TASK STATEMENT: Give back, unchanged, the line with "of the underside", the line with "obj.parent = empty", and every line between them, and no other line.

INPUT:
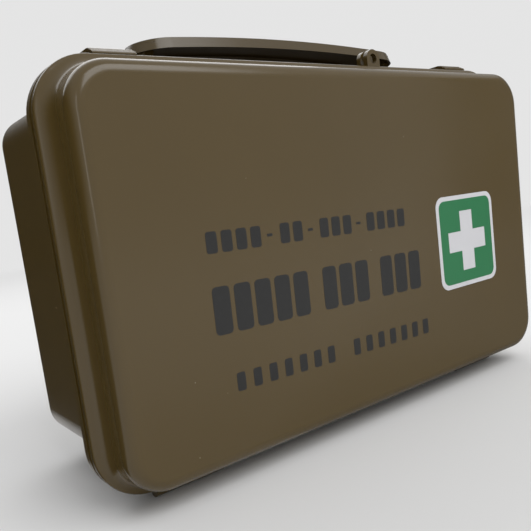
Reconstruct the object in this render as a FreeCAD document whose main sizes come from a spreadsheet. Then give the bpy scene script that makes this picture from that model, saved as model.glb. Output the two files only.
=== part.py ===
"""General purpose first aid kit: a moulded case with a bottom-hinged lid, and its contents.

Case axes: X to the right, Y from the lid's front face to the back, Z up from mid height.
Every piece is modelled in these axes and then moved as one, so that the origin of the
finished part lies at the centre of its footprint, on the surface it stands on.
"""
import FreeCAD, Part
import math
import os
import Sketcher

Vector = FreeCAD.Vector
Rotation = FreeCAD.Rotation

# Driving dimensions in millimetres: alias, value, what it is.
DRIVING_SIZES = [
    # lid
    ("lid_width", 240.0, "outer rim, left to right"),
    ("lid_height", 148.2, "outer rim, bottom to top"),
    ("lid_corner", 20.0, "corner radius of the outer rim"),
    ("lid_depth", 19.3, "front face to rim"),
    ("lid_wall", 2.4, "wall thickness of the lid"),
    ("panel_inset", 4.85, "step from the rim in to the raised front panel"),
    ("panel_round", 5.0, "rounding of the front panel's edge"),
    ("cove_start", 10.0, "depth at which the side wall starts to flare out"),
    ("cove_radius", 7.5, "radius of the hollow flare"),
    ("shoulder_soft", 0.7, "width of the rounded shoulder beside the flare"),
    # base
    ("case_depth", 90.3, "front face of the lid to back of the base"),
    ("seal_gap", 1.8, "gap between the two rims"),
    ("flange_thickness", 3.2, "front to back of the base's rim"),
    ("flange_root", 1.5, "fillet between the rim and the base's wall"),
    ("base_inset", 8.1, "step from the rim in to the base's wall"),
    ("base_wall", 2.2, "wall thickness of the base"),
    ("base_round", 3.0, "rounding of the back edge"),
    # seal
    ("seal_inset", 4.0, "rim edge to the seal's groove"),
    ("seal_width", 3.0, "width of the groove"),
    ("groove_depth", 1.0, "depth of the groove"),
    ("seal_slack", 0.05, "side clearance of the seal in its groove"),
    # pins and bores
    ("pin_radius", 1.2, "hinge and latch pins"),
    ("handle_pin_radius", 1.5, "handle pins"),
    ("running_gap", 0.05, "radial clearance of a turning bore"),
    ("press_gap", 0.01, "radial clearance of a bore that holds a pin fast"),
    # lid hinge
    ("knuckle_radius", 3.2, "outside of a hinge knuckle"),
    ("knuckle_relief", 0.3, "clearance around a knuckle"),
    ("hinge_end", 100.0, "outer end of a hinge, from the centre line"),
    ("outer_knuckle", 9.0, "length of each knuckle on the base"),
    ("lid_knuckle", 9.6, "length of the knuckle on the lid"),
    ("knuckle_space", 0.2, "gap between neighbouring knuckles"),
    # latches
    ("latch_place", 90.2, "middle of a latch, from the centre line"),
    ("latch_width", 15.5, "width of a latch"),
    ("latch_rise", 2.75, "top of a latch above the rims"),
    ("latch_clear", 0.2, "latch plate above the rims"),
    ("latch_nose", 17.9, "depth of the latch's front edge"),
    ("latch_brow", 22.0, "depth at which the latch's sloping front ends"),
    ("latch_pivot_depth", 33.5, "depth of the latch's pin"),
    ("latch_pivot_drop", 3.4, "latch pin below the rims"),
    ("latch_barrel", 3.1, "outside of the latch's barrel"),
    ("latch_back_round", 3.6, "rounding of the latch's back"),
    ("ridge_height", 0.3, "thumb ridges on the latch"),
    ("ear_thickness", 2.5, "ears that hold a latch pin"),
    ("ear_space", 0.3, "gap between an ear and its latch"),
    # handle
    ("handle_depth_place", 49.0, "middle of the handle, front to back"),
    ("grip_half_length", 71.3, "grip, at its lower edge"),
    ("grip_half_width", 13.5, "grip, at its lower edge"),
    ("grip_draft", 20.0, "slope of the grip's sides, degrees from upright"),
    ("grip_rise", 14.75, "top of the grip above the rims"),
    ("grip_skirt", 4.1, "height of the grip's side walls"),
    ("grip_wall", 1.9, "wall thickness of the grip"),
    ("crown_radius", 790.0, "bow of the grip along its length"),
    ("leg_inner", 63.8, "inner face of a handle leg, from the centre line"),
    ("leg_reach", 9.0, "handle leg, left to right"),
    ("leg_shoulder", 2.6, "step from the grip's edge in to the leg"),
    ("leg_waist_rise", 4.4, "end of the leg's taper above its pin"),
    ("leg_eye", 4.6, "rounding of the leg's foot"),
    ("grip_edge_rise", 8.4, "height above the rims at which the grip is measured"),
    ("handle_pin_reach", 5.2, "handle pin beyond the inner face of its leg"),
    ("handle_pivot_drop", 1.5, "handle pins below the rims"),
    ("lug_thickness", 5.2, "lugs that hold the handle pins"),
    ("lug_radius", 4.2, "rounding of a lug's top"),
    # seal tabs
    ("tab_place", 30.8, "middle of the seal tabs, from the centre line"),
    ("tab_width", 7.8, "width of a seal tab"),
    ("tab_rise", 7.1, "top of a seal tab above the rims"),
    ("tab_front", 17.0, "front face of the lid's seal tab"),
    ("tab_thickness", 2.3, "front to back of a seal tab"),
    ("tab_hole_radius", 2.1, "hole for a seal or padlock"),
    ("tab_hole_rise", 3.1, "middle of that hole above the rims"),
    # stand feet
    ("foot_place", 60.0, "middle of a stand foot, from the centre line"),
    ("foot_width", 26.0, "stand foot, left to right"),
    ("foot_depth", 9.0, "stand foot, front to back"),
    ("foot_back", 85.0, "depth of the foot's back face"),
    ("foot_round", 2.0, "rounding of the foot's sole"),
    ("lug_embed", 0.6, "how far a lug, ear or foot runs into the wall it stands on"),
    # emblem label
    ("label_side", 42.5, "side of the square label"),
    ("label_corner", 5.0, "its corner radius"),
    ("label_across", 64.2, "middle of the label, from the centre line"),
    ("label_up", -8.1, "middle of the label, from mid height"),
    ("label_thickness", 0.15, "label thickness"),
    # contents
    ("stow_gap", 0.6, "space left between stowed items"),
    ("stow_front", 24.0, "front of the stowed items"),
    ("stow_back", 79.0, "back of the stowed items"),
    ("stow_lift", 0.2, "space under the lowest items"),
    ("packet_corner", 8.0, "corner radius of a soft packet"),
    ("left_bay", -108.0, "left end of the dressings"),
    ("middle_bay", -36.0, "left end of the rolls"),
    ("right_bay", 30.0, "left end of the right-hand items"),
    ("bay_end", 108.0, "right end of the right-hand items"),
    ("dressing_height", 90.0, "large dressing"),
    ("triangular_height", 33.0, "folded triangular bandage"),
    ("roll_radius", 13.5, "rolled gauze bandage"),
    ("roll_length", 62.0, "its length"),
    ("carton_height", 33.0, "carton of adhesive bandages"),
    ("eye_pack_height", 19.0, "eye dressing packet"),
    ("blanket_height", 60.0, "rescue blanket packet"),
    ("blanket_front", 52.0, "front of the rescue blanket packet"),
    ("tape_radius", 28.5, "spool of adhesive tape"),
    ("tape_width", 25.0, "its width over the flanges"),
    ("tape_across", 79.0, "middle of the spool, from the centre line"),
    ("bottle_radius", 10.5, "antiseptic bottle"),
    ("bottle_height", 46.0, "up to its shoulder"),
    ("bottle_across", 39.6, "middle of the bottle, from the centre line"),
    ("bottle_depth", 36.0, "middle of the bottle, front to back"),
    ("neck_radius", 5.4, "bottle neck"),
    ("neck_height", 12.0, "neck above the shoulder"),
    ("cap_radius", 8.0, "screw cap"),
    ("cap_height", 13.0, "height of the screw cap"),
    ("scissor_pivot_across", 40.0, "scissor rivet, from the centre line"),
    ("scissor_pivot_up", 8.0, "scissor rivet, from mid height"),
    ("scissor_back", 86.6, "back face of the scissors"),
    ("blade_thickness", 1.8, "each scissor half"),
    ("blade_length", 56.0, "rivet to tip"),
    ("shank_length", 46.0, "rivet to the middle of a finger ring"),
    ("ring_offset", 14.2, "finger ring to the scissors' centre line"),
    ("ring_outer", 13.6, "outside of a finger ring"),
    ("ring_inner", 9.8, "inside of a finger ring"),
    ("rivet_radius", 2.0, "scissor rivet"),
    ("tweezer_length", 72.0, "tweezers"),
    ("tweezer_height", 8.0, "width of the tweezers' strip"),
    ("card_width", 172.0, "instruction card"),
    ("card_height", 104.0, "its height"),
    ("card_thickness", 0.8, "its folded thickness"),
]

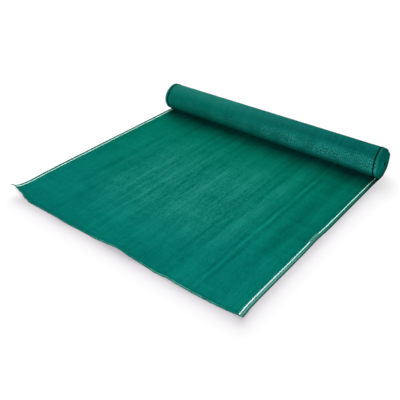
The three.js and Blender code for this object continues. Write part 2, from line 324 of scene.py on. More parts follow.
# Painted glints and painted shade of small hollows at the front of the roll
GLINTS, HOLLOW_SHADES = (0.54, 0.64), (0.46, 0.34)
GLINT_PATCHES = (0.42, 0.58, 0.35, 1.0)
GLINT_SHARE, HOLLOW_SHADE_DEPTH = 0.8, 0.6

# The cut end: a pale line, painted highlight where its rim catches the light, on its right part and
# on a wave's crest, and darker edges beside it: a strip at the very edge, and painted crease shade
# behind the line
CUT_HIGHLIGHT_REACH = (0.0012, 0.0022, 0.0045, 0.0066)
CUT_BREAKS = (0.36, 0.56, 0.2, 1.0)
CUT_RIGHT, CUT_RIGHT_END = (0.05, 0.2, 0.08, 0.85), (0.45, 0.42)
CREST_HIGHLIGHT_REACH, CREST_HIGHLIGHT_SHARE = (-0.09, -0.04, 0.02, 0.05), 0.6
CUT_FIRST = (0.002, 0.0008)
CUT_CREASE_SHADE, CUT_CREASE_SHADE_END = (0.0066, 0.008, 0.0, 0.5), (0.013, 0.010)
CUT_DARKNESS = 0.45

# Bands of the selvedge, from its inner side, 0, to its edge, 1: the share of pale yarn, and the
# brightness, where 0.5 is that of the open cloth
SELVEDGE_INNER = 0.47
SELVEDGE_WIDTH = 0.03
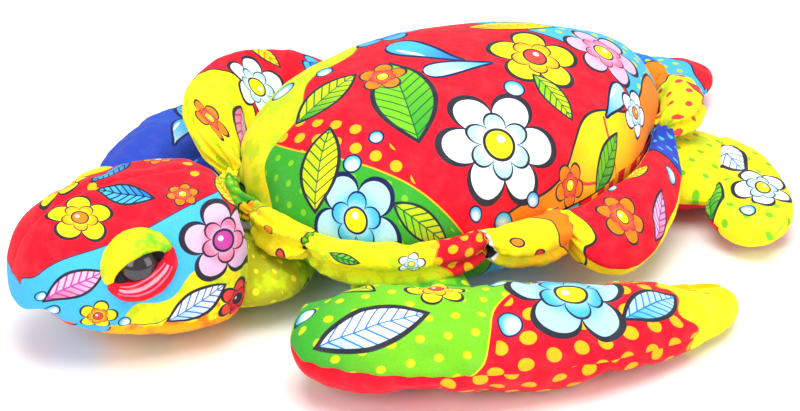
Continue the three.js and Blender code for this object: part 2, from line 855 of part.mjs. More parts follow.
for (const [name, plan, hand, x, y, z, turn] of limbs) {
  const place = root_place(x, y, z, turn, hand);
  add_flipper(turtle, name, plan, hand, place, [green_plush, red_plush]);
  add_root(body_group, `${name}_root`, plan, place, root_cutters);
}

export default turtle;
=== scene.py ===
import json
import math

import bmesh
import bpy
import numpy as np
from mathutils import Matrix, Vector, noise
from mathutils.kdtree import KDTree

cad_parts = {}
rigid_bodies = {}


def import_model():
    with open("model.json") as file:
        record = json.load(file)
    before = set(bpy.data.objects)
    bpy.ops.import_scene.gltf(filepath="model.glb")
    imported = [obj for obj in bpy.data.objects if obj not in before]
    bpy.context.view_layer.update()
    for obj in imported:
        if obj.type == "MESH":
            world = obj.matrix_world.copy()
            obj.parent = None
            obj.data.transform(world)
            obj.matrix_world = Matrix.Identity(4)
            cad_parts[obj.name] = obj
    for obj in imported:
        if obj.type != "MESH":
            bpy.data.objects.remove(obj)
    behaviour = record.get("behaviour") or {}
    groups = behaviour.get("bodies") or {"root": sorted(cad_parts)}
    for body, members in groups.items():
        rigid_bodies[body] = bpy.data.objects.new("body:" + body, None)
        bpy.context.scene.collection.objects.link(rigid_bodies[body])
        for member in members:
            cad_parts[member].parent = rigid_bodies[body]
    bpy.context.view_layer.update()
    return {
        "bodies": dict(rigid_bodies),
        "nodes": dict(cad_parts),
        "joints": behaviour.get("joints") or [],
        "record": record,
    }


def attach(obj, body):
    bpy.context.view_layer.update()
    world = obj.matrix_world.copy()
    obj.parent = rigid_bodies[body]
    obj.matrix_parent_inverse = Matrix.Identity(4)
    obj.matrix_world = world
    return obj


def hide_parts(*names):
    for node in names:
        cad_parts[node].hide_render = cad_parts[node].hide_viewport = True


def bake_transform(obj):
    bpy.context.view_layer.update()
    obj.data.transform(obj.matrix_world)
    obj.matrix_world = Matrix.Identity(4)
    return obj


# A stuffed sea turtle in bright printed plush, lying on its belly. Metres, Z up, head towards -Y,
# the turtle's left side towards +X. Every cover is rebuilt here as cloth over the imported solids.
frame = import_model()


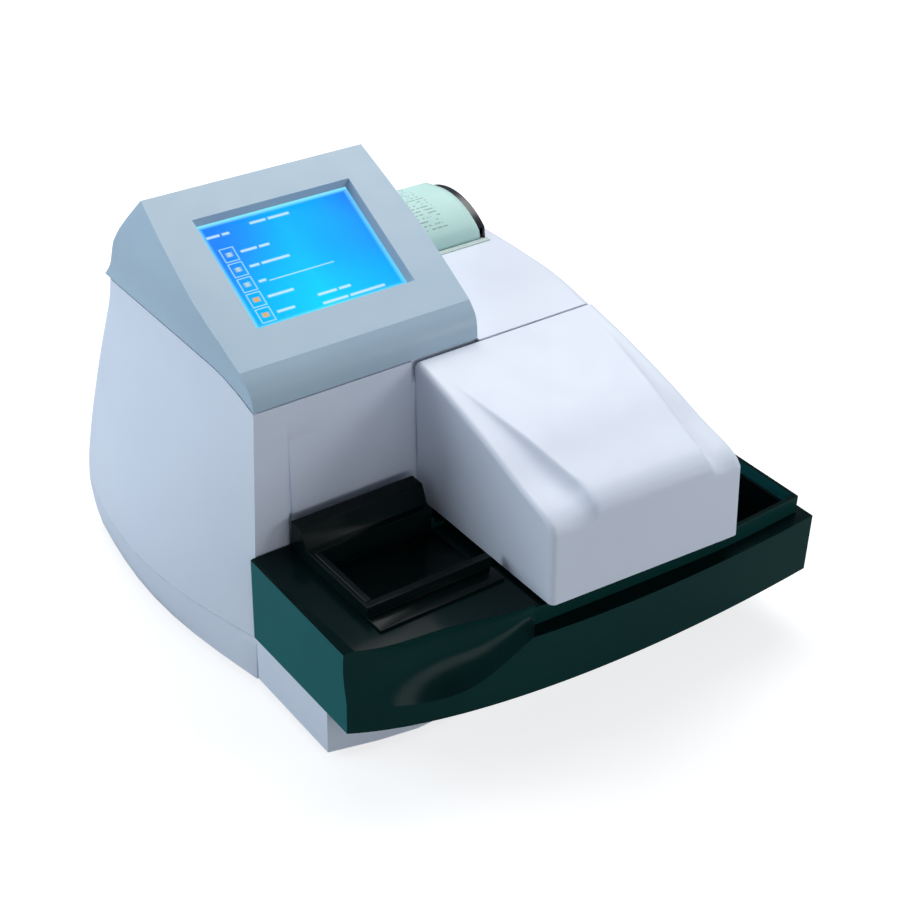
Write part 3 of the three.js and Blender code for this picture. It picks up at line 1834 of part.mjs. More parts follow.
part("printer_chassis", chassis(), materials.steel);
part("printer_lid", printerLid(), materials.black);
part(
  "printer_lid_pin",
  rodX(lidPivotDepth, lidPivotHeight, lidPinRadius, bayLeft - lidLug, bayRight + lidLug, 12),
  materials.steel,
);
part(
  "paper_roll",
  cut(
    rodX(rollDepth, rollHeight, rollRadius, paperLeft, paperRight, 32),
    rodX(rollDepth, rollHeight, rollBore, paperLeft - overrun, paperRight + overrun),
  ),
  materials.paper,
);
const spindleEnd = bayLeft - chassisGap + clearance;
part(
  "roll_spindle",
  joined(
    rodX(rollDepth, rollHeight, spindleRadius, spindleEnd, bayLeft + bayRight - spindleEnd),
    rodX(rollDepth, rollHeight, rollBore - clearance, paperLeft + clearance, paperRight - clearance),
  ),
  materials.nylon,
);
part(
  "platen_roller",
  joined(
    rodX(platenDepth, platenHeight, platenRadius, paperLeft, paperRight - clearance, 20),
    rodX(platenDepth, platenHeight, platenShaftRadius, bayLeft + seamGap, bayRight - seamGap, 12),
  ),
  materials.rubber,
);
const gearRight = gearLeft + gearWidth;
const gearBore = platenShaftRadius + clearance;
// A tooth of the platen gear points down into a gap of the feed gear
const platenTurn = platenTeeth * 0.75;
const feedTurn = feedTeeth * 0.25 + 0.5;
part(
  "platen_gear",
  gear(platenTeeth, gearLeft, gearRight, platenDepth, platenHeight, gearBore, platenTurn),
  materials.nylon,
);
part(
  "feed_gear",
  gear(feedTeeth, gearLeft, gearRight, feedGearDepth, feedGearHeight, gearBore, feedTurn),
  materials.nylon,
);
const feedMotorRight = feedMotorLeft + feedMotorLength;
part(
  "feed_motor",
  joined(
    rodX(feedGearDepth, feedGearHeight, feedMotorRadius, feedMotorLeft, feedMotorRight, 24),
    rodX(feedGearDepth, feedGearHeight, platenShaftRadius, feedMotorLeft, gearRight, 12),
  ),
  materials.steel,
);
part(
  "thermal_head",
  block(
    paperLeft,
    paperRight,
    thermalBack - thermalHeadThickness,
    thermalBack,
    platenHeight - thermalHeadHeight,
    deckHeight - shellWall * 2 - clearance,
  ),
  materials.aluminium,
);
part("tear_bar", tearBar(), materials.glass);
part("paper_strip", paperStrip(), materials.paper);

part("cover", coverShell(), materials.housing);
hingePlaces.forEach((x, i) => {
  const side = ["left", "right"][i];
  part("hinge_bracket_" + side, hingeBracket(x), materials.steel);
  part("hinge_pin_" + side, hingePin(x), materials.steel);
});

part("strip_tray", stripTray(), materials.tray);
part("strip_platform", stripPlatform(), materials.black);
part("strip_pusher", stripPusher(), materials.black);
part("reading_stage", readingStage(), materials.black);
part("transfer_comb", transferComb(), materials.nylon);
part("waste_bin", wasteBin(), materials.black);

part("optics_frame", opticsFrame(), materials.steel);
part("guide_rod_left", guideRod(rodLeft), materials.steel);
part("guide_rod_right", guideRod(rodRight), materials.steel);
part("optical_head", opticalHead(), materials.black);
part("scanner_glass", scannerGlass(), materials.glass);
part("drive_pulley", pulley(drivePulleyY), materials.aluminium);
part("idler_pulley", pulley(idlerPulleyY), materials.aluminium);
part("idler_pin", idlerPin(), materials.steel);
part("scan_belt", scanBelt(), materials.rubber);
part("scan_motor", scanMotor(), materials.steel);

part("rear_panel", rearPanel(), materials.aluminium);
part("mains_inlet", mainsInlet(), materials.black);
part("switch_housing", switchHousing(), materials.black);
part("power_rocker", rocker(), materials.black);
portPlaces.forEach((z, i) => part(["serial_port", "host_port"][i], portSocket(z), materials.steel));
panelScrewPlaces.forEach(([x, z], i) => {
  const made = part("panel_screw_" + (i + 1), screw(), materials.steel);
  made.rotation.x = Math.PI / 2;
  made.position.set(x, panelFace + screwHeadHeight + clearance, z);
});
part("main_board", mainBoard(), materials.board);
part("power_supply", powerSupply(), materials.steel);

// The origin becomes the middle of the underside
const bounds = new THREE.Box3().setFromObject(analyzer, true);
const middle = bounds.getCenter(new THREE.Vector3());
analyzer.position.set(-middle.x, -middle.y, -bounds.min.z);

export default analyzer;
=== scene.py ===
import json
import math

import bmesh
import bpy
from mathutils import Matrix, Vector


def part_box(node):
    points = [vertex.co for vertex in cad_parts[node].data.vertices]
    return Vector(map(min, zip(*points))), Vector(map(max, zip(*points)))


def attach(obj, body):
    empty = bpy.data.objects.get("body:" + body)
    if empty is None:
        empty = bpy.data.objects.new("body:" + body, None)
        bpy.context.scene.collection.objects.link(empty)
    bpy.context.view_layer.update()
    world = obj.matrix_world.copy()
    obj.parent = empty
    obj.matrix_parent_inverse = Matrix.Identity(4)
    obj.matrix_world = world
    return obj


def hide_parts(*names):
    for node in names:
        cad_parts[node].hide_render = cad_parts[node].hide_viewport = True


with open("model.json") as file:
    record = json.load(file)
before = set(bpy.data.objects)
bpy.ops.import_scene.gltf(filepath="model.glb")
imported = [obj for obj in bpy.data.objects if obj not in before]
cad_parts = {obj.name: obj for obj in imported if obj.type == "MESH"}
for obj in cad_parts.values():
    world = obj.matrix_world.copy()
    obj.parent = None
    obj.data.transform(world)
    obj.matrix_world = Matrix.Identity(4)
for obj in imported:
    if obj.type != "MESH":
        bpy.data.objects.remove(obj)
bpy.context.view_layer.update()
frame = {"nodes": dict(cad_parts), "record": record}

nodes = frame["nodes"]
body_of_node = {
    node: body
    for body, members in frame["record"]["behaviour"]["bodies"].items()
    for node in members
}
slot_of_node = {s["node"]: s["material_slot"] for s in frame["record"]["subparts"]}

# The analyzer was drawn in millimetres from the head's front left corner. These two shifts carry such a
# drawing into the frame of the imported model.
TRAY_LEFT, TRAY_REAR = -7.0, -1.0
tray_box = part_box("strip_tray")
SHIFT = Vector((tray_box[0].x * 1000 - TRAY_LEFT, tray_box[1].y * 1000 - TRAY_REAR, 0))
TO_FRAME = Matrix.Scale(0.001, 4) @ Matrix.Translation(SHIFT)


# Materials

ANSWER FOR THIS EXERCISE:
// The origin becomes the middle of the underside
const bounds = new THREE.Box3().setFromObject(analyzer, true);
const middle = bounds.getCenter(new THREE.Vector3());
analyzer.position.set(-middle.x, -middle.y, -bounds.min.z);

export default analyzer;
=== scene.py ===
import json
import math

import bmesh
import bpy
from mathutils import Matrix, Vector


def part_box(node):
    points = [vertex.co for vertex in cad_parts[node].data.vertices]
    return Vector(map(min, zip(*points))), Vector(map(max, zip(*points)))


def attach(obj, body):
    empty = bpy.data.objects.get("body:" + body)
    if empty is None:
        empty = bpy.data.objects.new("body:" + body, None)
        bpy.context.scene.collection.objects.link(empty)
    bpy.context.view_layer.update()
    world = obj.matrix_world.copy()
    obj.parent = empty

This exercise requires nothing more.